Any suggestions CGW? Because frankly the fact I try to inspire to people by telling them details about what I do daily to keep positive about the future of film being labled by you as an effing press release has more people than just me wondering what in the hell your aim is on this site...


We get the doom and gloom man, we are not stupid, we just don't know what the f__k to do about it other than put our best foot and film based image forward.

Diapositivo
05-13-2012, 10:12 AM
Future is unknown to everybody, including the Cassandras of this site. They might be right. They might be wrong. We don't know and they don't know. "Past performance is not an indication of future results", that's true also as far as film sales are concerned.

I don't understand in which way "pessimism" might influence the photographer, be it professional or digital.
If your clients go on requesting analogue work, or if you like making analogue work, just buy films and chemicals and go on with your business.
When it is not anymore possible to do so, switch to something else.

We'll have to die one day which shouldn't prevent us from living now.
The fact that a certain film might be discontinued in the future does not prevent me from using it now and does not discourage me in any way. My investment in cameras and darkroom equipment is already done.

The only persons who might be affected by this kind of speculations are those who are just now making an investment in film cameras. But film cameras being still relatively cheap, that shouldn't discourage them either.

Speculation about the future is not going to be conducive to anything useful for our hobby/profession, whether you are a pessimist or an optimist.

I'm an optimist but I would go on using film even if I were a pessimist. Actually I would use more of it if I were a pessimist.

Fabrizio

Photo Engineer
05-13-2012, 10:16 AM
Film is in decline and we do not know when it will bottom out.

So, while we have it, and life itself, we should do the best we can with what we have.

PE

Sal Santamaura
05-13-2012, 10:25 AM
...What are we photographers supposed to do with this information? Some of us are technical photographers, some are emotional ones, either way, it's pretty obvious that outside of framing our own pursuits of furthering the future of film, we are at the mercy of many forces of both economic and societal shifts...

So what are we supposed to do? If film is doomed at least in terms of Kodak product like some of the speculation may suggest, what the hell is a creative person who likes the option of film to do?

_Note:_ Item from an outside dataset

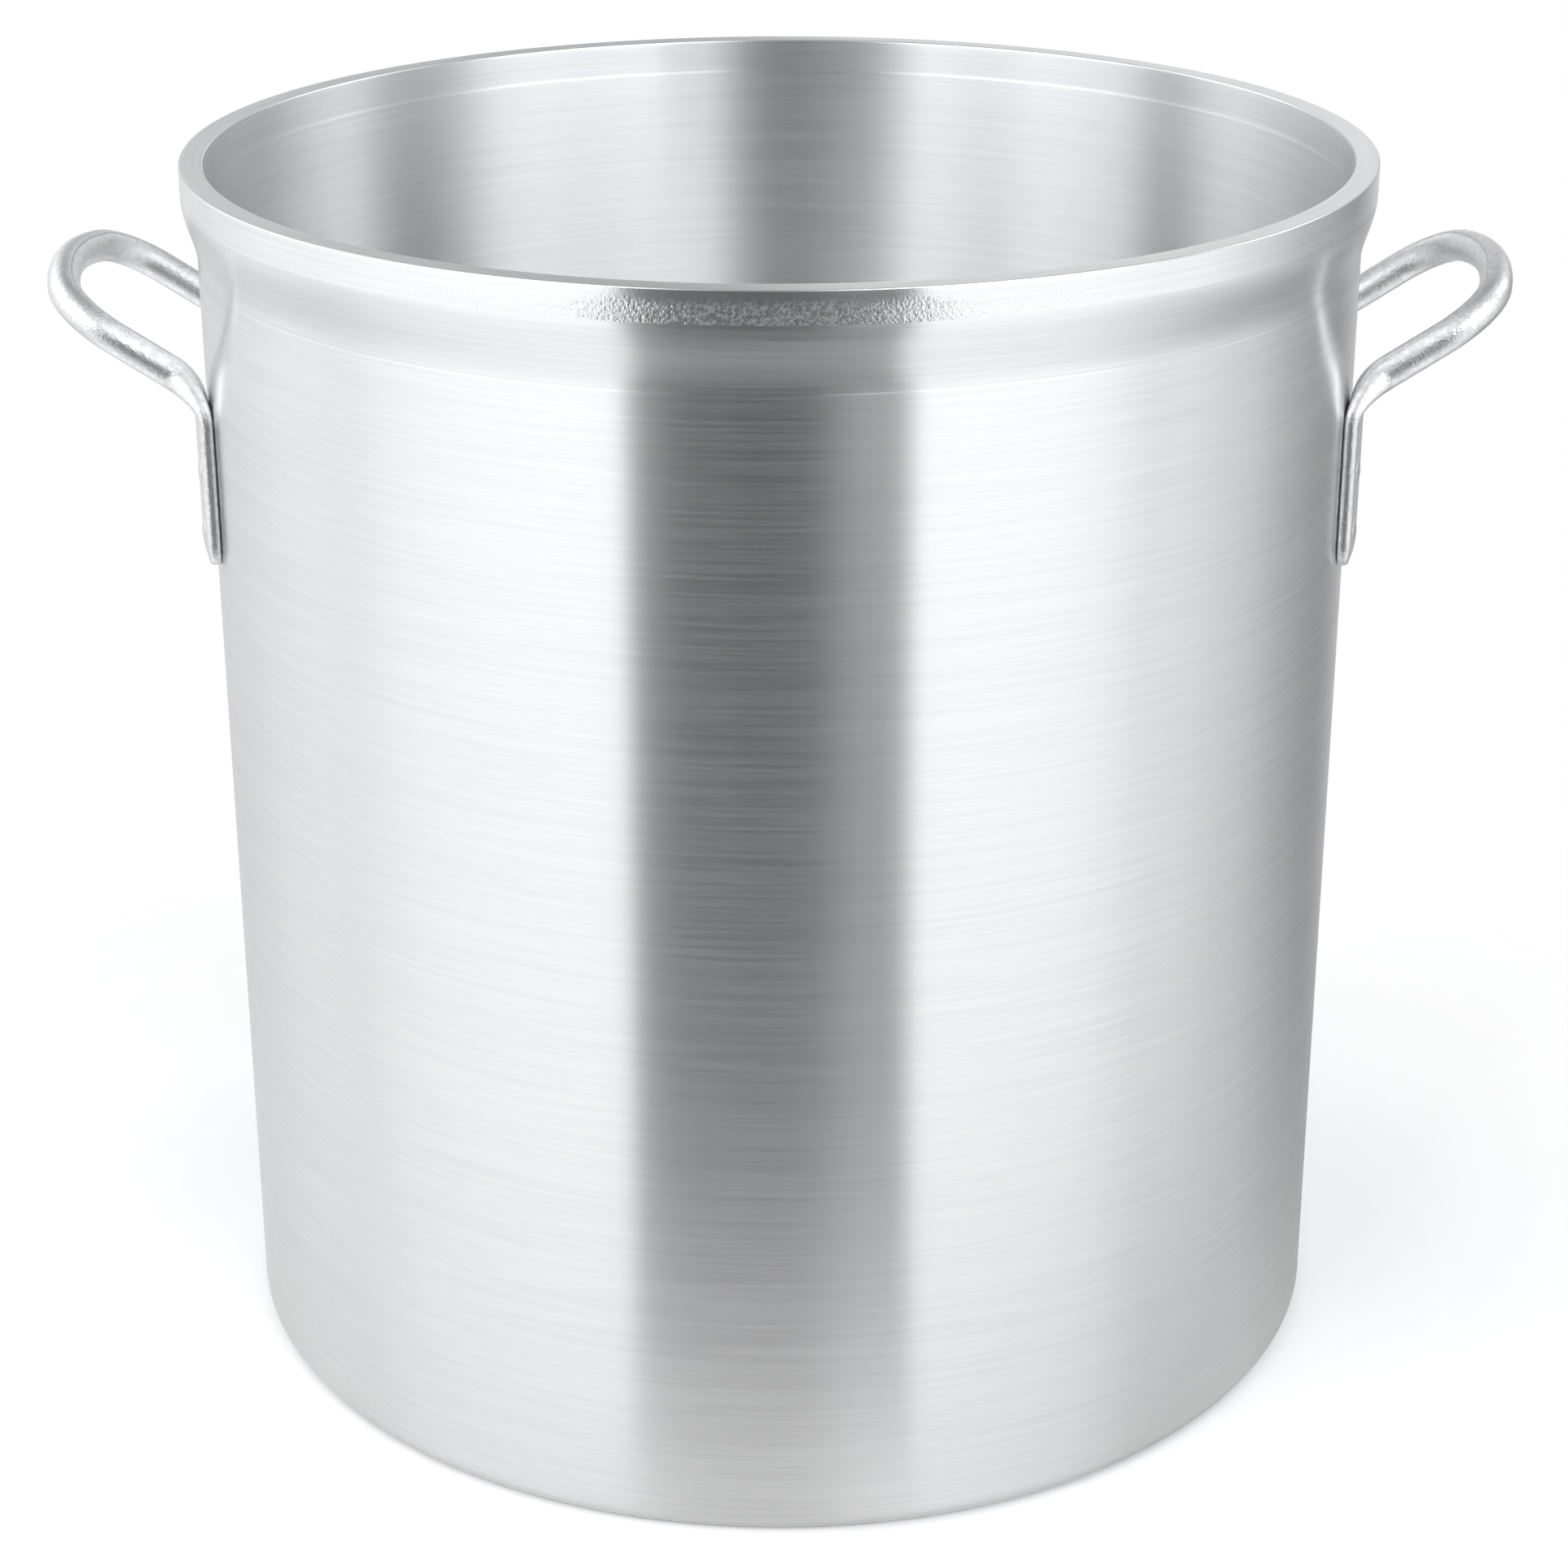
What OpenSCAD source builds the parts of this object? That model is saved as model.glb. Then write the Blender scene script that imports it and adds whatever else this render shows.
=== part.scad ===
// Heavy aluminium stock pot: a body with a thick flared rim, two bent rod handles and the
// eight rivets that hold them. Millimetres, +Z up, one handle on -X and the other on +X.
// The origin is the centre of the underside, on the surface that the pot stands on.

/* [Body] */
// Overall height, from the underside to the top of the rim
pot_h = 489; // [300:1:600]
// Inside diameter
bore_d = 445; // [350:1:600]
// Thickness of the side wall
wall_t = 4.5; // [3:0.5:6]
// Thickness of the base
base_t = 8; // [5:0.5:12]
// Outside radius where the base turns up into the wall
foot_r = 7; // [4:0.5:12]
// Inside radius where the base turns up into the wall
heel_r = 9; // [6:0.5:20]

/* [Rim] */
// Thickness of the rim, from the bore to its outer face
rim_t = 9.5; // [7.5:0.5:14]
// Height of the straight outer band below the top of the rim
band_h = 12; // [6:0.5:20]
// Depth below the top of the rim at which the flare has run out into the wall
flare_h = 36; // [24:1:60]
// Radius on the outer edge of the rim
rim_edge_r = 0.9; // [0.5:0.1:2.5]
// Radius on the inner edge of the rim
lip_edge_r = 0.8; // [0.4:0.1:2]
// Depth below the top of the rim down to which the bore is turned out
relief_h = 13; // [4:0.5:30]
// Depth by which the bore is turned out there
relief_deep = 0.3; // [0.1:0.1:1]
// Height of the relief groove turned where the flare ends
groove_h = 1.6; // [1:0.2:4]
// Depth of the relief groove
groove_deep = 0.2; // [0.1:0.1:0.8]

/* [Handles] */
// Diameter of the handle rod
rod_d = 12.7; // [10:0.1:14]
// Distance between the centre lines of a handle's two legs
leg_gap = 110; // [96:1:140]
// Angle of the grip above the horizontal
rise = 33; // [20:1:45]
// Distance from the wall to the centre line of the hand bar, at its middle
grip_reach = 54; // [50:1:70]
// Depth below the top of the rim to the centre line of the hand bar, at its middle
grip_drop = 46.5; // [46:0.5:60]
// Bend radius where a leg turns into the hand bar, on the centre line
grip_bend_r = 28; // [20:1:36]
// Angle through which each half of the hand bar bows outward
grip_bow = 16; // [6:1:30]
// Bend radius where a leg turns down to its tang, on the side that faces the wall
tang_bend_r = 28; // [20:1:34]

/* [Tangs and rivets] */
// Thickness of the flattened tang
tang_t = 5.3; // [4.5:0.1:7]
// Width of the flattened tang
tang_w = 20; // [16:0.5:26]
// Angle round the wall from a handle's middle to the middle of each tang
tang_angle = 15.5; // [13:0.1:18]
// Depth below the top of the rim to the rounded end of a tang
tang_end_drop = 152; // [148:0.5:175]
// Distance from the rounded end of a tang up to its lower rivet
rivet_from_end = 13; // [12:0.5:16]
// Distance between the two rivets of a tang
rivet_pitch = 24.5; // [18:0.5:26]
// Diameter of a rivet's shank
rivet_d = 6.4; // [5:0.1:8]
// Diameter of a rivet's low outer head
outer_head_d = 11; // [9:0.5:13]
// Height of a rivet's outer head
outer_head_h = 0.9; // [0.5:0.1:2]
// Diameter of a rivet's inner head
inner_head_d = 14; // [11:0.5:18]
// Height of a rivet's inner head
inner_head_h = 1.8; // [1.5:0.1:3]

/* [Hidden] */

$fn = 96;
// Steps in the flare's curve and in each rounded edge of the body's section
flare_steps = 12;
edge_steps = 6;
// Corners of the rod's faceted section, and steps along each bend, half bow and round end
ring_n = 20;
bend_steps = 8;
bow_steps = 3;
end_steps = 4;
// Facets on the big cylinder that hollows the back of the tangs
wall_fn = 720;
// Share of the relief groove's height that each of its sloping sides takes
groove_slope = 0.3;

bore_r = bore_d / 2;
// Radius of the turned-out top of the bore
relief_r = bore_r + relief_deep;
wall_r = bore_r + wall_t;
rim_r = bore_r + rim_t;
rod_r = rod_d / 2;

// The legs run parallel to X. The tangs face straight out from the pot's axis, so that they
// lie on the wall, a little further apart than the legs.
leg_y = leg_gap / 2;
bar_x = wall_r + grip_reach;
bar_z = pot_h - grip_drop;
// Radius of the hand bar's bow, which runs smoothly into the bend at each end
bow_r = (leg_y - grip_bend_r * (1 - sin(grip_bow))) / sin(grip_bow);
bend_turn = 90 - rise;
tang_end_z = pot_h - tang_end_drop;
// Depth by which the flat back of a tang is hollowed to sit on the round wall
seat = 0.25;
back_x = (wall_r - seat) * cos(tang_angle);
back_y = (wall_r - seat) * sin(tang_angle);
// Height at which the wall side of a leg, drawn straight down, would meet the tang's back,
// and the height at which the bend from the tang starts
corner_z = bar_z + rod_r * cos(rise) - (bar_x - rod_r * sin(rise) - back_x) * tan(rise);
tang_top_z = corner_z - tang_bend_r * tan(bend_turn / 2);

LEFT = 180;
RIGHT = 0;
FRONT = -1;
REAR = 1;
lower_rivet_z = tang_end_z + rivet_from_end;
upper_rivet_z = lower_rivet_z + rivet_pitch;
// The flat inner head bears on the round bore at its two sides
head_seat = sqrt(pow(bore_r, 2) - pow(inner_head_d / 2, 2));
// Radius of the outer head's dome, and half the angle that it spans
dome_r = (pow(outer_head_d / 2, 2) + pow(outer_head_h, 2)) / (2 * outer_head_h);
dome_angle = asin(outer_head_d / 2 / dome_r);

ALUMINIUM = [0.82, 0.83, 0.84];
ROD_ALUMINIUM = [0.78, 0.79, 0.8];
RIVET_ALUMINIUM = [0.7, 0.71, 0.72];

// Points on an arc about [x, y], from angle a0 to angle a1
function arc(x, y, r, a0, a1) =
    [for (i = [0:edge_steps]) let (a = a0 + (a1 - a0) * i / edge_steps) [x + r * cos(a), y + r * sin(a)]];

// 0 to 1 with level ends, for a flare that leaves both straight faces smoothly
function ease(t) = t * t * (3 - 2 * t);

function flare() =
    [for (i = [0:flare_steps]) let (t = i / flare_steps)
        [wall_r + (rim_r - wall_r) * ease(t), pot_h - flare_h + (flare_h - band_h) * t]];

// Half of the body's section, from the middle of the underside round to the middle of the
// inside of the base
function body_section() = concat(
    [[0, 0]],
    arc(wall_r - foot_r, foot_r, foot_r, -90, 0),
    [
        [wall_r, pot_h - flare_h - groove_h],
        [wall_r - groove_deep, pot_h - flare_h - groove_h * (1 - groove_slope)],
        [wall_r - groove_deep, pot_h - flare_h - groove_h * groove_slope]
    ],
    flare(),
    arc(rim_r - rim_edge_r, pot_h - rim_edge_r, rim_edge_r, 0, 90),
    arc(relief_r + lip_edge_r, pot_h - lip_edge_r, lip_edge_r, 90, 180),
    [
        [relief_r, pot_h - relief_h],
        [bore_r, pot_h - relief_h - relief_deep]
    ],
    arc(bore_r - heel_r, base_t + heel_r, heel_r, 0, -90),
    [[0, base_t]]
);

// Puts its children on a radial axis through one rivet: local +X points out of the pot
module at_rivet(side, end, z) {
    rotate([0, 0, side + (side == LEFT ? -end : end) * tang_angle])
        translate([0, 0, z])
            children();
}

// The shank of one rivet, or the hole for it
module shank(from_r, to_r) {
    translate([from_r, 0, 0])
        rotate([0, 90, 0])
            cylinder(d = rivet_d, h = to_r - from_r);
}

module all_rivet_holes() {
    for (side = [LEFT, RIGHT], end = [FRONT, REAR], z = [upper_rivet_z, lower_rivet_z])
        at_rivet(side, end, z)
            shank(bore_r - heel_r, rim_r + rim_t);
}

module pot_body() {
    color(ALUMINIUM)
        difference() {
            rotate_extrude()
                polygon(body_section());
            all_rivet_holes();
        }
}

// The rod is swept along stations, each [centre, normal, width direction, half thickness,
// half width]. The normal points away from the wall, and below the grip.

tang_a = (tang_t + seat) / 2;
tang_b = tang_w / 2;
// Share of its thickness that a tang keeps at the very end
end_thin = 0.6;

// A station on a tang, with its back on the wall at height z
function tang_station(z, a, b) =
    let (n = [cos(tang_angle), sin(tang_angle), 0])
        [[back_x, back_y, z] + a * n, n, [-n[1], n[0], 0], a, b];

// A station on the tang's round end, at the angle t round it from the tip
function end_station(t) = tang_station(
    tang_end_z + tang_b * (1 - cos(t)),
    tang_a * (end_thin + (1 - end_thin) * sin(t)),
    tang_a + (tang_b - tang_a) * sin(t)
);

// A station on the bend from tang to leg, after turning by the angle t: the rod swells from
// the flat tang to its round section, and untwists from facing the wall
function bend_station(t) = let (
    f = ease(t / bend_turn),
    a = tang_a + (rod_r - tang_a) * f,
    b = tang_b + (rod_r - tang_b) * f,
    twist = tang_angle * (1 - f),
    out = [cos(t), 0, -sin(t)],
    n = cos(twist) * out + [0, sin(twist), 0],
    w = -sin(twist) * out + [0, cos(twist), 0],
    back = [
        back_x + tang_bend_r * (1 - cos(t)),
        back_y + (leg_y - back_y) * f,
        tang_top_z + tang_bend_r * sin(t)
    ]
) [back + a * n, n, w, a, b];

// A station on the grip, after turning by the angle t from the leg: first on the bend, then
// on the hand bar's bow, which reaches its middle at a right angle
function grip_station(t) = let (
    along = [cos(rise), 0, sin(rise)],
    n = [sin(rise), 0, -cos(rise)],
    w = sin(t) * along + [0, cos(t), 0],
    bow_mid = [bar_x, 0, bar_z] - bow_r * along,
    bend_mid = bow_mid + (bow_r - grip_bend_r) * (cos(grip_bow) * along + [0, sin(grip_bow), 0]),
    on_bend = t < 90 - grip_bow
) [on_bend ? bend_mid + grip_bend_r * w : bow_mid + bow_r * w, n, w, rod_r, rod_r];

// Stations from the round end of the tang at +Y to just short of the hand bar's middle
function half_rod() = concat(
    [for (i = [0:end_steps]) end_station(90 * i / end_steps)],
    [for (i = [0:bend_steps]) bend_station(bend_turn * i / bend_steps)],
    [for (i = [0:bend_steps]) grip_station((90 - grip_bow) * i / bend_steps)],
    [for (i = [1:bow_steps]) grip_station(90 - grip_bow * (1 - i / (bow_steps + 0.5)))]
);

function mirrored(v) = [v[0], -v[1], v[2]];

function whole_rod() = let (half = half_rod(), last = len(half) - 1) concat(
    half,
    [for (i = [0:last]) let (s = half[last - i]) [mirrored(s[0]), mirrored(s[1]), mirrored(s[2]), s[3], s[4]]]
);

// The corners of one station's section: flat faces joined by half rounds, drawn round the
// true curve so that its flats touch it
function ring(s) = [for (k = [0:ring_n - 1]) let (
    t = 360 * (k + 0.5) / ring_n,
    round_r = s[3] / cos(180 / ring_n),
    half_flat = s[4] - s[3]
) s[0] + round_r * sin(t) * s[1] + (sign(cos(t)) * half_flat + round_r * cos(t)) * s[2]];

module rod() {
    stations = whole_rod();
    rings = len(stations);
    polyhedron(
        points = [for (s = stations) each ring(s)],
        faces = concat(
            [[for (k = [0:ring_n - 1]) k]],
            [for (i = [0:rings - 2], k = [0:ring_n - 1]) let (m = (k + 1) % ring_n)
                [i * ring_n + m, i * ring_n + k, (i + 1) * ring_n + k, (i + 1) * ring_n + m]],
            [[for (k = [0:ring_n - 1]) rings * ring_n - 1 - k]]
        )
    );
}

module handle() {
    color(ROD_ALUMINIUM)
        difference() {
            rod();
            cylinder(r = wall_r, h = pot_h, $fn = wall_fn);
            for (end = [FRONT, REAR], z = [upper_rivet_z, lower_rivet_z])
                at_rivet(RIGHT, end, z)
                    shank(wall_r - heel_r, rim_r + rim_t);
        }
}

module handle_left() {
    rotate([0, 0, LEFT])
        handle();
}

module handle_right() {
    handle();
}

// Half of a rivet's section, with X across it and Y along its axis, out of the pot: a flat
// inner head, a shank that fills its holes, and a low domed outer head on the tang
function rivet_section() = concat(
    [
        [0, head_seat - inner_head_h],
        [inner_head_d / 2 - inner_head_h / 2, head_seat - inner_head_h],
        [inner_head_d / 2, head_seat - inner_head_h / 2],
        [inner_head_d / 2, head_seat],
        [rivet_d / 2, head_seat],
        [rivet_d / 2, wall_r + tang_t]
    ],
    arc(0, wall_r + tang_t + outer_head_h - dome_r, dome_r, 90 - dome_angle, 90)
);

module rivet(side, end, z) {
    color(RIVET_ALUMINIUM)
        at_rivet(side, end, z)
            rotate([0, 90, 0])
                rotate_extrude()
                    polygon(rivet_section());
}

pot_body();
handle_left();
handle_right();
rivet(LEFT, FRONT, upper_rivet_z);  // rivet_left_front_upper
rivet(LEFT, FRONT, lower_rivet_z);  // rivet_left_front_lower
rivet(LEFT, REAR, upper_rivet_z);  // rivet_left_rear_upper
rivet(LEFT, REAR, lower_rivet_z);  // rivet_left_rear_lower
rivet(RIGHT, FRONT, upper_rivet_z);  // rivet_right_front_upper
rivet(RIGHT, FRONT, lower_rivet_z);  // rivet_right_front_lower
rivet(RIGHT, REAR, upper_rivet_z);  // rivet_right_rear_upper
rivet(RIGHT, REAR, lower_rivet_z);  // rivet_right_rear_lower
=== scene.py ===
"""A heavy aluminium stock pot with bent rod handles: turned, brushed and tumbled finishes. Metres."""

from math import asin, cos, pi, radians, sin, sqrt, tan

import bpy
from mathutils import Matrix, Vector


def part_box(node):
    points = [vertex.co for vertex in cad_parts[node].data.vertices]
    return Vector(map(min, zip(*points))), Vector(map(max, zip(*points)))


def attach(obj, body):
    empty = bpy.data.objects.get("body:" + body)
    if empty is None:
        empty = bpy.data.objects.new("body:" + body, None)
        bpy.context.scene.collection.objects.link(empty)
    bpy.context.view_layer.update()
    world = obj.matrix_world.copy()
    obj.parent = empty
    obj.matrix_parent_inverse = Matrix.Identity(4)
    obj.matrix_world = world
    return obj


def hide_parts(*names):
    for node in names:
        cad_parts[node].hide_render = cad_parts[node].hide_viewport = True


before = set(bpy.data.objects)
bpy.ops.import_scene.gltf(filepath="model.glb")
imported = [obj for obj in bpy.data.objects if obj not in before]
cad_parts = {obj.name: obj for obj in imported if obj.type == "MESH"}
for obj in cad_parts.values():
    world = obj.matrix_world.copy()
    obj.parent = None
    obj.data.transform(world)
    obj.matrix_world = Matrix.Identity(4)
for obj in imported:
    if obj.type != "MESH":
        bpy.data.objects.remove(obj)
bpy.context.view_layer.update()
MM = 0.001

# ---------------------------------------------------------------- sizes, from the frame and the design
POT_TOP_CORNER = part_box("pot_body")[1]
HEIGHT = POT_TOP_CORNER.z
RIM_R = POT_TOP_CORNER.x
RIM_T = 9.5 * MM
WALL_T = 4.5 * MM
BASE_T = 8 * MM
FOOT_R = 7 * MM
HEEL_R = 9 * MM
BAND_H = 12 * MM
FLARE_H = 36 * MM
RIM_EDGE_R = 0.6 * MM
LIP_EDGE_R = 0.8 * MM
# the top of the bore is turned out a little, and slopes back to the bore over the run
RELIEF_H = 13 * MM
RELIEF_DEEP = 0.15 * MM
RELIEF_RUN = 1.8 * MM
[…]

Any suggestions CGW? Because frankly the fact I try to inspire to people by telling them details about what I do daily to keep positive about the future of film being labled by you as an effing press release has more people than just me wondering what in the hell your aim is on this site...Dan, thanks for framing that response so well. You're quite a bit younger than I and, therefore, still retain a patience when dealing with this relentless drumbeat which, unfortunately, tends to fade over the years.